The poet demands all gifts, and not one or two only. Like the electric rod, he must reach from a point nearer to the sky than all surrounding objects, down to the earth, and into the wet soil, or neither is of use. The poet must not only converse with pure thought, but he must demonstrate it almost to the senses. His words must be pictures: his verses must be spheres and cubes, to be seen and handled. His fable must be a good story, and its meaning must hold as pure truth. In the debates on the Copyright Bill, in the English parliament, Mr. Sergeant Wakley, the coroner, quoted Wordsworth's poetry in derision, and asked the roaring House of Commons, "what that meant, and whether a man should have a public reward for writing such stuff?"- Homer, Horace, Milton, and Chaucer would defy the coroner. Whilst they have wisdom to the wise, he would see that to the external they have external meaning. Coleridge rightly said that "poetry must first be good sense, as a palace might well be magnificent, but first it must be a house." Wordsworth is open to ridicule of this kind; and yet, though satisfied if he can suggest to a sympathetic mind his own mood, and though setting a private and exaggerated value on his compositions, and taking the public to task for not admiring · his poetry, he is really a master of the English language; and his

best poems evince a power of diction that is no more rivalled by his contemporaries than is his poetic insight. But his capital merit is, that he has done more for the sanity of his generation than any other writer.

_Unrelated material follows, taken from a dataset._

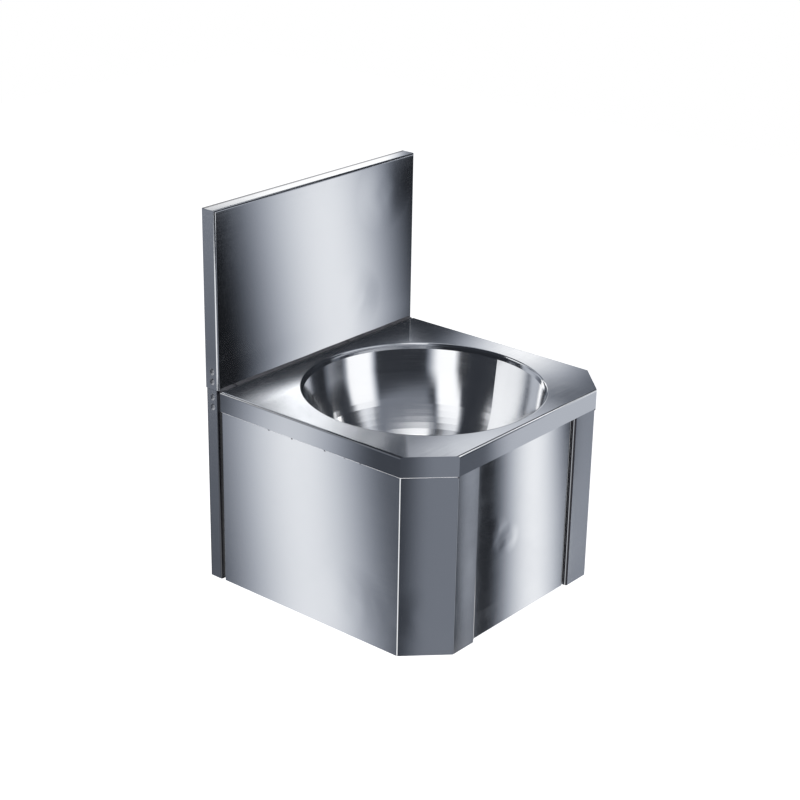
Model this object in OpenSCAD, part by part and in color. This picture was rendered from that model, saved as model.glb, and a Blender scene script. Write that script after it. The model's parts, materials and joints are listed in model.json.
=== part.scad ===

"Laodamia" is almost entitled to that eminence in his literary performance which Landor gave it when he said, that "Wordsworth had now written a poem which might be fitly read in Elysium, and the gods and heroes might gather round to listen." I count that and the "Ode on Immortality" as the best.

Wordsworth has a religious value for his thoughts; but his inspirations are casual and insufficient, and he persists in writing after they are gone. No great poet needs so much a severely critical selection of the noble numbers from the puerile into which he often falls. Leigh Hunt said of him, that "he was a fine lettuce with too many outer leaves."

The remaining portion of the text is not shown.